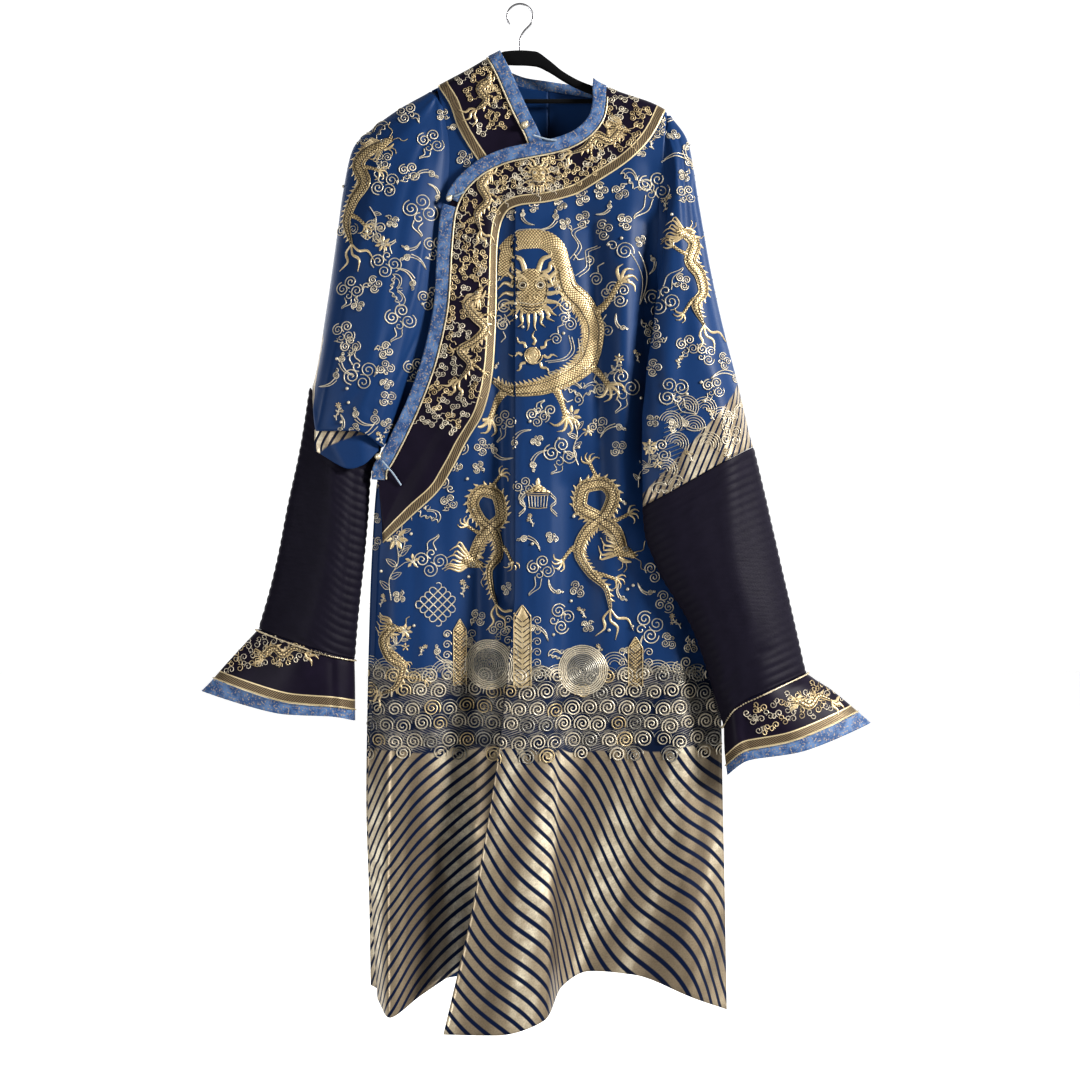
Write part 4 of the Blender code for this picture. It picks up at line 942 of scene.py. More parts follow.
def front_surface(x, drop):
    """Depth of the outer front: the left half, and the overlap half left of its edge."""
    x, drop = np.asarray(x, float), np.asarray(drop, float)
    left_half = fold_depth(FRONT_DROPS, FRONT_FOLDS, np.maximum(x, FRONT_FOLDS[0][1][0]), drop)
    overlap = fold_depth(OVERLAP_DROPS, OVERLAP_FOLDS, x, drop)
    share = np.clip((x + 32) / 22, 0, 1)
    share = share * share * (3 - 2 * share)
    depth = overlap * (1 - share) + left_half * share + creased(FRONT_CREASES, x, drop)
    return depth * cap(x, drop)


def under_surface(x, drop):
    depth = fold_depth(UNDER_DROPS, UNDER_FOLDS, x, drop) + creased(FRONT_CREASES, x, drop)
    return depth * cap(x, drop)


def back_surface(x, drop):
    depth = fold_depth(BACK_DROPS, BACK_FOLDS, x, drop) + creased(BACK_CREASES, x, drop)
    return depth * cap(x, drop)


def keep_on_side(grid, side):
    """Keep a front or a back on its own side of the middle plane."""
    edge = HALF_SEAM * side
    grid[..., 1] = np.minimum(grid[..., 1], edge) if side < 0 else np.maximum(grid[..., 1], edge)


def lay_on(surface, side, x, drop, out):
    """Points on a surface, moved out along its normal. side is -1 for a front and 1 for a back."""
    reach = 0.5
    slope_x = (surface(x + reach, drop) - surface(x - reach, drop)) / (2 * reach)
    slope_drop = (surface(x, drop + reach) - surface(x, drop - reach)) / (2 * reach)
    normal = np.stack((-slope_x, np.ones_like(slope_x), -slope_drop), axis=-1) * side
    normal /= np.linalg.norm(normal, axis=-1, keepdims=True)
    points = np.stack((x, surface(x, drop), drop), axis=-1) + normal * out
    keep_on_side(points, side)
    return points


print("front at the chest:", round(float(front_surface(60.0, 500.0)), 1), "mm")

# %% [markdown]
# ## Grids of points
# A panel's grid runs between its fold lines, from its top edge down to its hem. A strip is a
# grid between paired edge points. A sleeve's grid passes smoothly through its sections.

# %% Normals and top edges
def grid_normals(grid, closed, outward):
    """Unit normals of a grid of points, turned to the outward side."""
    down = np.gradient(grid, axis=0)
    if closed:
        across = (np.roll(grid, -1, axis=1) - np.roll(grid, 1, axis=1)) / 2
    else:
        across = np.gradient(grid, axis=1)
    normal = np.cross(across, down)
    normal /= np.maximum(np.linalg.norm(normal, axis=-1, keepdims=True), 1e-9)
    return normal * outward


def front_top(x):
    return smooth(*zip(*FRONT_TOP), x)


def ridge(x):
    return smooth(*zip(*RIDGE), x)


def under_top(x):
    """Top edge of the under front: the ridge, then its neck edge."""
    return np.where(np.asarray(x) < UNDER_NECK[0][1], ridge(x),
                    smooth([row[1] for row in UNDER_NECK[:6]], [row[0] for row in UNDER_NECK[:6]], x))


def overlap_top(x):
    return np.full_like(x, OVERLAP_DROPS[0])


def back_top(x):
    middle = smooth(*zip(*BACK_NECK), x) + SEAM
    return np.where((np.asarray(x) > BACK_NECK[0][0]) & (np.asarray(x) < BACK_NECK[-1][0]),
                    middle, ridge(x))


print("under front starts at", round(float(under_top(20.0)), 1), "mm")


# %% [markdown]
# ## From tables to grids
# Rows stand closer together near the top edge, where the cloth turns over the hanger.

# %% Panels, strips and sections
NEAR_TOP = np.array([0.0, 2.5, 7.0, 15.0, 30.0])    # the first rows, below a panel's top edge


def panel_points(drops, folds, surface, top, hem, first, last, columns, rows):
    """Grid of a panel between two of its fold lines, from its top edge to its hem."""
    index = np.linspace(first, last, columns)
    order = np.arange(len(folds))

    def line_x(drop):
        lines = np.stack([smooth(drops, fold[1], drop) for fold in folds])
        return np.array([smooth(order, lines[:, column], index[column]) for column in range(columns)])

    start = np.full(columns, float(drops[0]))
    for _ in range(12):
        start = top(line_x(start))
    end = smooth(order, hem, index)
    fall = np.linspace(0, 1, rows - len(NEAR_TOP) + 1)[1:] ** CHEST_CROWDING
    grid = np.empty((rows, columns, 3))
    for row in range(rows):
        if row < len(NEAR_TOP):
            drop = start + NEAR_TOP[row]
        else:
            drop = start + NEAR_TOP[-1] + (end - start - NEAR_TOP[-1]) * fall[row - len(NEAR_TOP)]
        x = line_x(drop)
        grid[row] = np.stack((x, surface(x, drop), drop), axis=-1)
    return grid


def stations(table, start, end, count, crowd_start=False, crowd_end=False):
    """Rows read from a table of stations, closer together where a trim turns over the ridge."""
    share = np.linspace(0, 1, count)
    if crowd_start and crowd_end:
        share = (1 - np.cos(np.pi * share)) / 2
    elif crowd_start:
        share = share ** 1.5
    at = start + (end - start) * share
    order = np.arange(len(table))
    return np.stack([smooth(order, column, at) for column in np.asarray(table, float).T], axis=-1)


def edge_rows(centre, width):
    """Paired edge points either side of a centre line of (x, drop)."""
    direction = np.gradient(centre, axis=0)
    direction /= np.linalg.norm(direction, axis=1, keepdims=True)
    across = np.stack((-direction[:, 1], direction[:, 0]), axis=-1) * width / 2
    return np.hstack((centre - across, centre + across))


def section_grid(table, steps, rows, closed):
    """Smooth grid through sleeve sections: so many steps from each station to the next."""
    table = np.asarray(table, float)
    count, around = table.shape[:2]
    if closed:
        wrapped = np.concatenate((table[:, -2:], table, table[:, :3]), axis=1)
        place, knots = np.arange(around * steps) / steps + 2, np.arange(around + 5)
    else:
        wrapped, knots = table, np.arange(around)
        place = np.arange((around - 1) * steps + 1) / steps
    ring = np.empty((count, len(place), 3))
    for row in range(count):
        for axis in range(3):
            ring[row, :, axis] = smooth(knots, wrapped[row, :, axis], place)
    at = np.linspace(0, count - 1, rows)
    grid = np.empty((rows, len(place), 3))
    for column in range(len(place)):
        for axis in range(3):
            grid[:, column, axis] = smooth(np.arange(count), ring[:, column, axis], at)
    return grid


def ring_below(grid):
    """Stations of a ring just below the sleeve above."""
    ring = grid[-1, 2::2].copy()
    ring[:, 2] += 3 * SEAM
    return ring


print("elbow ring:", len(ring_below(section_grid(SLEEVE_LEFT_ROWS, 2, 13, False))), "stations")

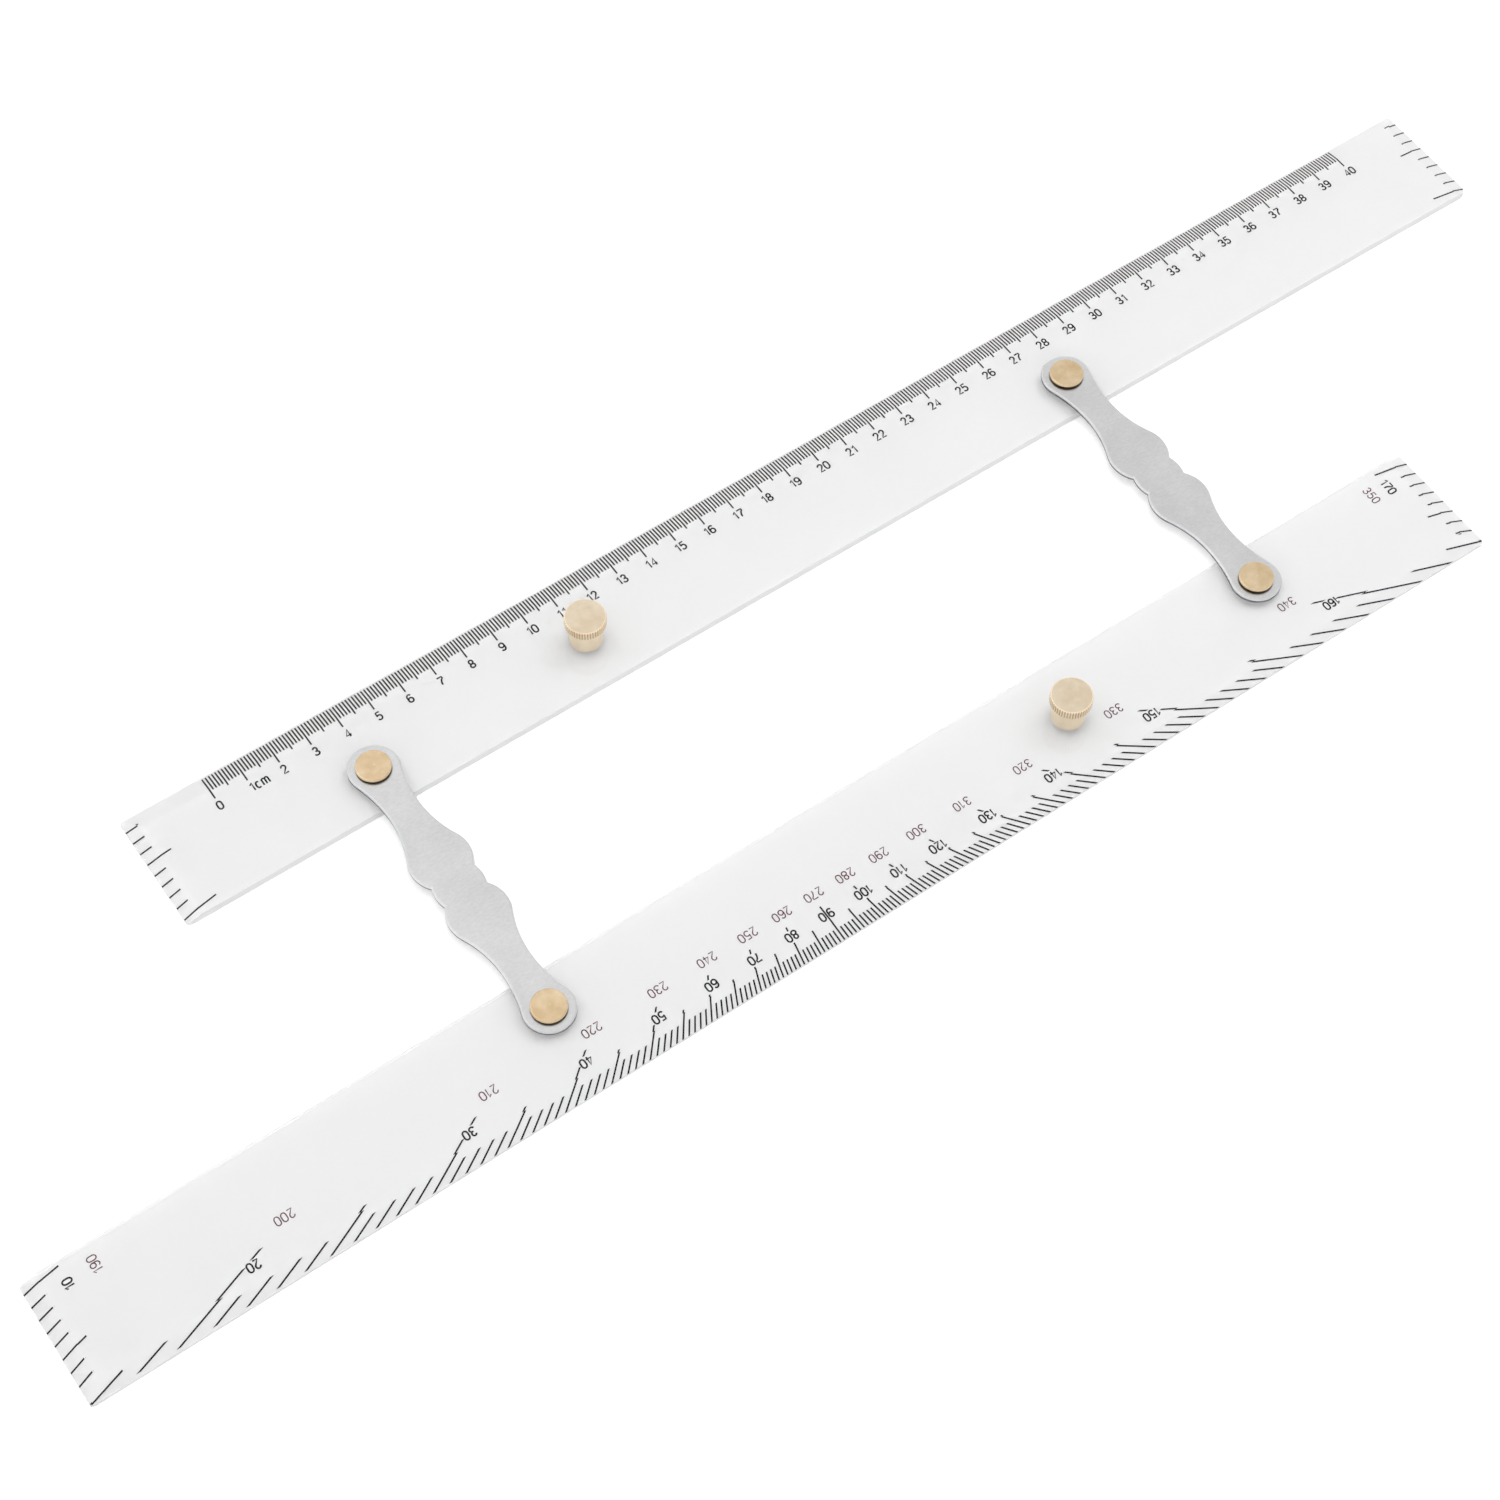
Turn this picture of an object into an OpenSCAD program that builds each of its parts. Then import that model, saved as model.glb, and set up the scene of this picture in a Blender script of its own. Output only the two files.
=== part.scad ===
// Parallel rule: two clear bevelled bars joined by two shaped link arms on riveted pins,
// with a knurled knob on each bar. Drawn wide open, with the arms square to the bars.
// The scale bar lies on the +Y side and the protractor bar on the -Y side; both rest on Z = 0.

/* [Bars] */
// Length of each bar
bar_len = 450; // [440:5:520]
// Width of each bar
bar_w = 37.2; // [34:0.2:48]
// Thickness of the clear sheet
bar_t = 3; // [2.8:0.1:4]
// Thickness left at the thin outer edges
edge_t = 1; // [0.6:0.1:1.4]
// Width of the bevel along the drawing edge
edge_bevel_w = 5.5; // [3:0.5:8]
// Width of the bevel at each end
end_bevel_w = 4.8; // [3:0.2:8]
// Width of the small chamfer along the inner edge
inner_chamfer_w = 0.6; // [0.3:0.1:2]
// Depth of the small chamfer along the inner edge
inner_chamfer_h = 0.4; // [0.2:0.1:1]
// Radius of the bar corners
corner_r = 1.2; // [0.6:0.1:2]
// Radius of the one well rounded corner of the scale bar
round_corner_r = 3; // [1.5:0.1:4]

/* [Linkage] */
// Distance between the two pins of an arm
link_len = 87; // [80:0.5:96]
// Distance of every pin from the inner edge of its bar
pivot_inset = 11.5; // [10:0.1:14]
// Distance of the nearer pin from the end of its bar
pivot_near = 64.4; // [50:0.2:80]

/* [Link arms] */
// Thickness of an arm
link_t = 1.4; // [1:0.1:2]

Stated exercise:
Your output shall consist solely of the lines from the line with "Turn this picture" to the line with "rest on Z = 0.", reproduced exactly, both ends included.

Full solution:
Turn this picture of an object into an OpenSCAD program that builds each of its parts. Then import that model, saved as model.glb, and set up the scene of this picture in a Blender script of its own. Output only the two files.
=== part.scad ===
// Parallel rule: two clear bevelled bars joined by two shaped link arms on riveted pins,
// with a knurled knob on each bar. Drawn wide open, with the arms square to the bars.
// The scale bar lies on the +Y side and the protractor bar on the -Y side; both rest on Z = 0.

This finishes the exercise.